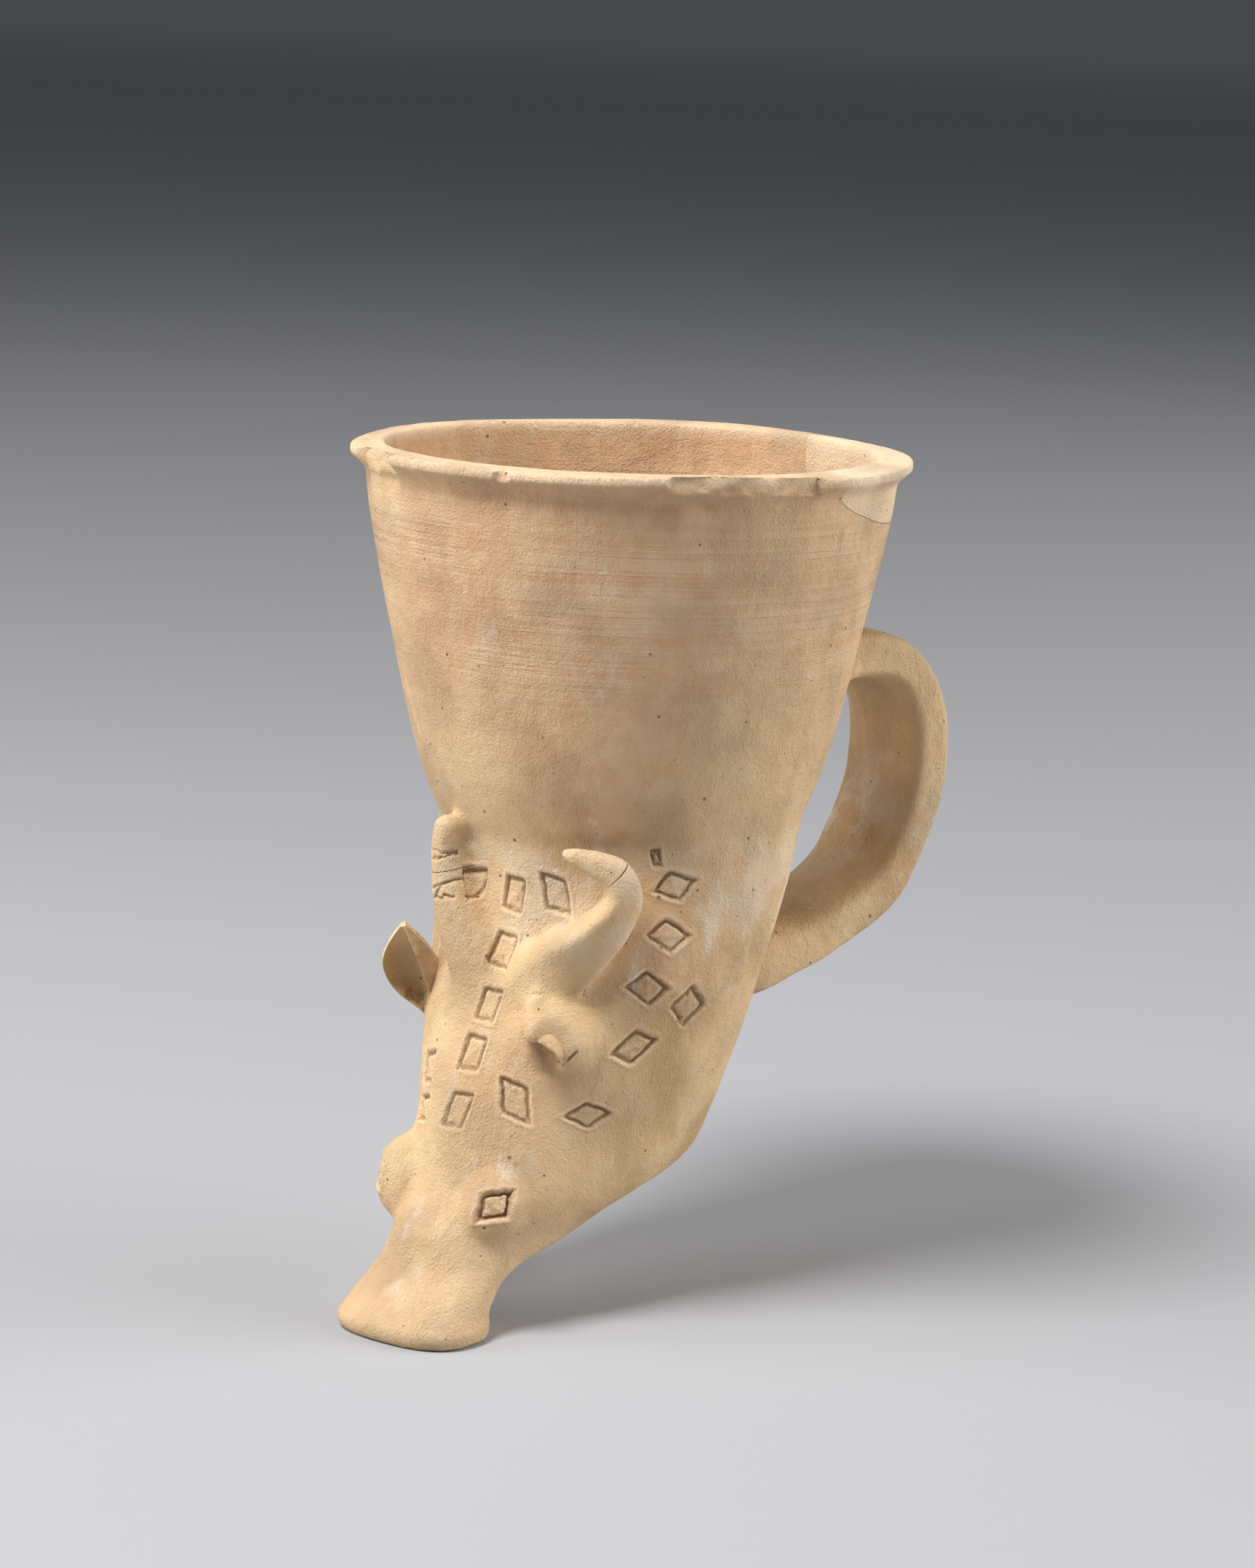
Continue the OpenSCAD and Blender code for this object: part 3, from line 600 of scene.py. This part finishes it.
def stamped(piece, marks, stand=0.0, depth=1.0):
    """Divides the faces under the stamp's marks finely and presses the marks in."""
    places = [(stamp_frame(*mark[:2], stand), mark[2:]) for mark in marks]
    middles = face_middles(piece)
    wanted = np.zeros(len(middles), bool)
    for place, sides in places:
        x, y, z = in_frame(middles, place)
        p, q = slanted(x, y, *sides)
        wanted |= (np.abs(p) < 1.42) & (np.abs(q) < 1.36) & (np.abs(z) < 4.5)
    faces_near(piece, wanted, 3)
    spots = grid_of(piece)
    push = np.zeros(len(spots))
    ways = normals_of(piece)
    for turn, (place, sides) in enumerate(places):
        x, y, z = in_frame(spots, place)
        index = np.nonzero((np.abs(x) < 9) & (np.abs(y) < 9) & (np.abs(z) < 4.5))[0]
        x, y = x[index], y[index]
        p, q = slanted(x, y, *sides)
        ragged = wave(spots[index], 2.6, 4) * 0.30 + wave(spots[index], 1.1, 6) * 0.16
        size = (sides[0] + sides[2]) / 2
        out = ((np.abs(p) ** 9 + np.abs(q) ** 9) ** (1 / 9) - 1) * size + ragged
        uneven = 0.72 + 0.30 * wave(spots[index], 6.5, 7) + 0.16 * np.clip(q - p, -1, 1)
        groove = np.exp(-np.abs((out + 0.75) / 0.52) ** 2.6)
        floor = 1 - between(out, -0.55, 0.1)
        rim = np.exp(-(((out - 0.55) / 0.5) ** 2))
        slope = 1 if turn % 3 else -1
        ridge = np.exp(-(((p + slope * q) / 0.30) ** 2)) * floor * (np.abs(p) < 0.9)
        rough = wave(spots[index], 1.5, 5) + 0.6 * wave(spots[index], 0.7, 8)
        push[index] += depth * (
            -0.30 * floor - 0.78 * groove * uneven + 0.17 * rim + 0.16 * ridge + floor * 0.13 * rough
        )
    spots += ways * push[:, None]
    moved(piece, spots)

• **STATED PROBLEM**
Write out each line of the data above again, exactly as given.

• **RESPONSE BELOW**
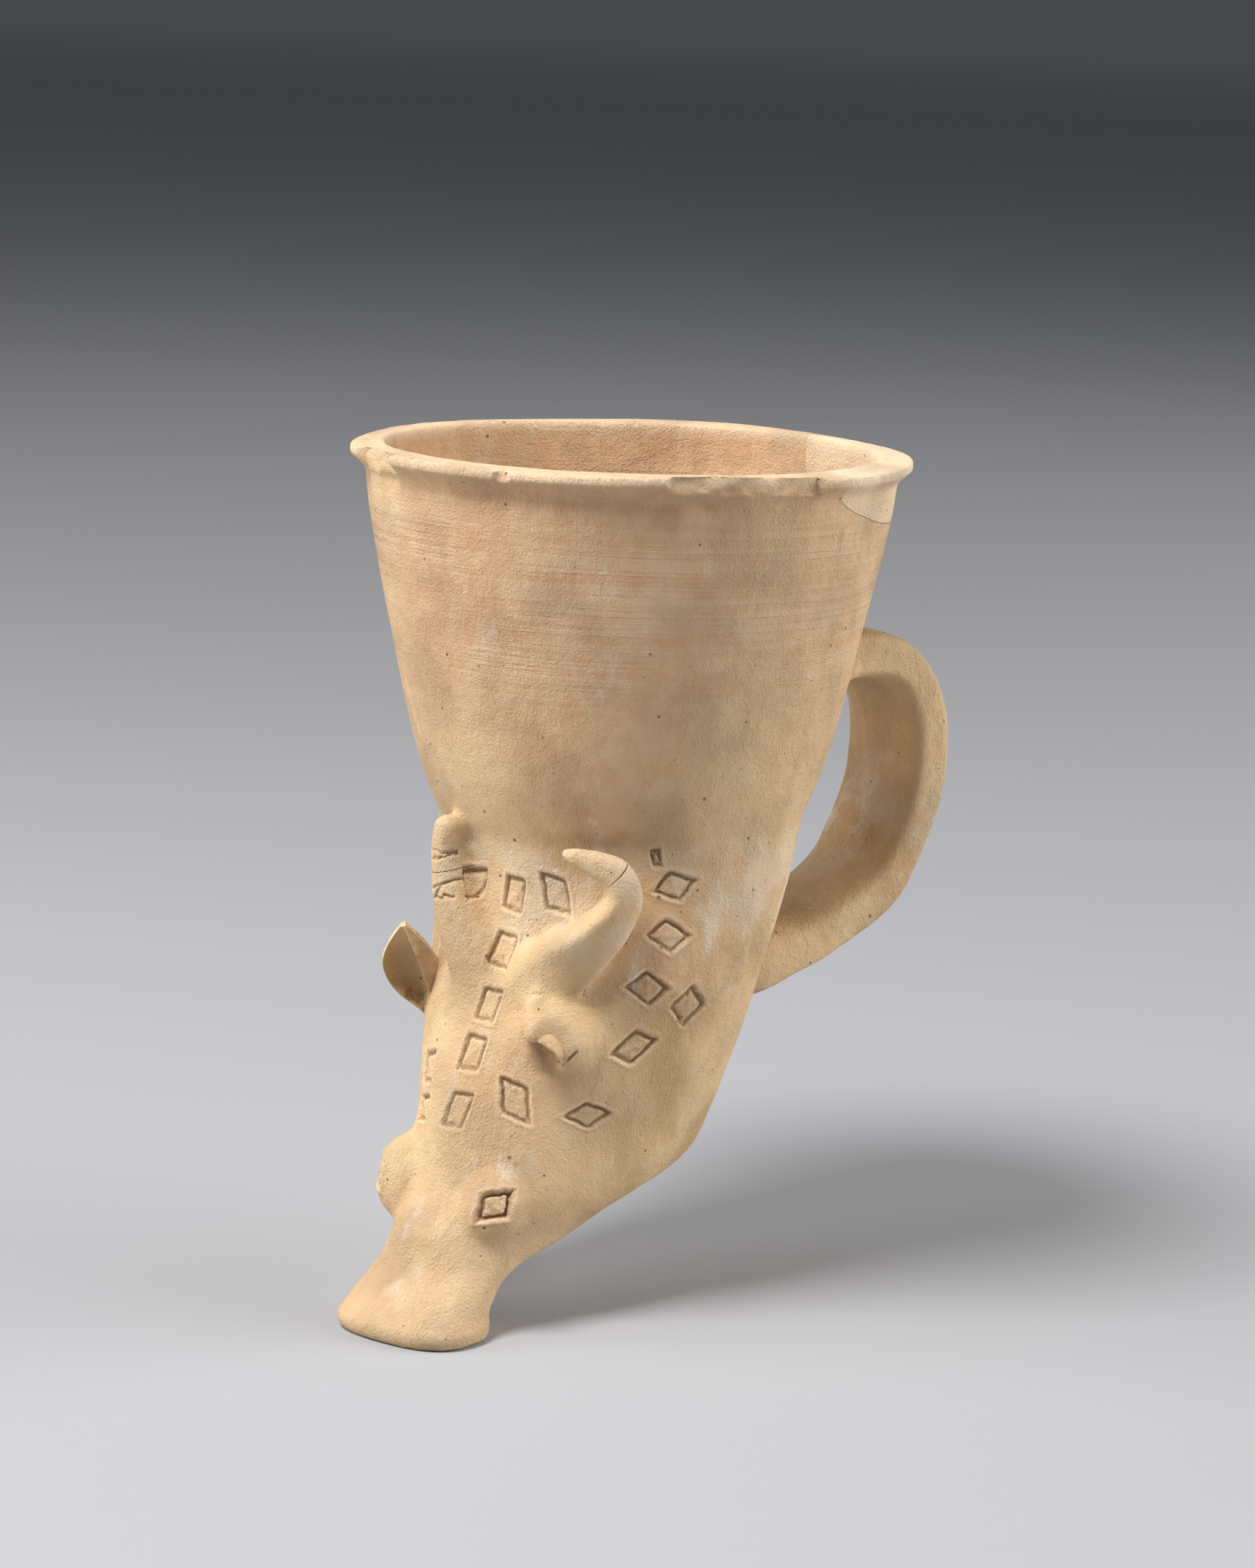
Continue the OpenSCAD and Blender code for this object: part 3, from line 600 of scene.py. This part finishes it.
def stamped(piece, marks, stand=0.0, depth=1.0):
    """Divides the faces under the stamp's marks finely and presses the marks in."""
    places = [(stamp_frame(*mark[:2], stand), mark[2:]) for mark in marks]
    middles = face_middles(piece)
    wanted = np.zeros(len(middles), bool)
    for place, sides in places:
        x, y, z = in_frame(middles, place)
        p, q = slanted(x, y, *sides)
        wanted |= (np.abs(p) < 1.42) & (np.abs(q) < 1.36) & (np.abs(z) < 4.5)
    faces_near(piece, wanted, 3)
    spots = grid_of(piece)
    push = np.zeros(len(spots))
    ways = normals_of(piece)
    for turn, (place, sides) in enumerate(places):
        x, y, z = in_frame(spots, place)
        index = np.nonzero((np.abs(x) < 9) & (np.abs(y) < 9) & (np.abs(z) < 4.5))[0]
        x, y = x[index], y[index]
        p, q = slanted(x, y, *sides)
        ragged = wave(spots[index], 2.6, 4) * 0.30 + wave(spots[index], 1.1, 6) * 0.16
        size = (sides[0] + sides[2]) / 2
        out = ((np.abs(p) ** 9 + np.abs(q) ** 9) ** (1 / 9) - 1) * size + ragged
        uneven = 0.72 + 0.30 * wave(spots[index], 6.5, 7) + 0.16 * np.clip(q - p, -1, 1)
        groove = np.exp(-np.abs((out + 0.75) / 0.52) ** 2.6)
        floor = 1 - between(out, -0.55, 0.1)
        rim = np.exp(-(((out - 0.55) / 0.5) ** 2))
        slope = 1 if turn % 3 else -1
        ridge = np.exp(-(((p + slope * q) / 0.30) ** 2)) * floor * (np.abs(p) < 0.9)
        rough = wave(spots[index], 1.5, 5) + 0.6 * wave(spots[index], 0.7, 8)
        push[index] += depth * (
            -0.30 * floor - 0.78 * groove * uneven + 0.17 * rim + 0.16 * ridge + floor * 0.13 * rough
        )
    spots += ways * push[:, None]
    moved(piece, spots)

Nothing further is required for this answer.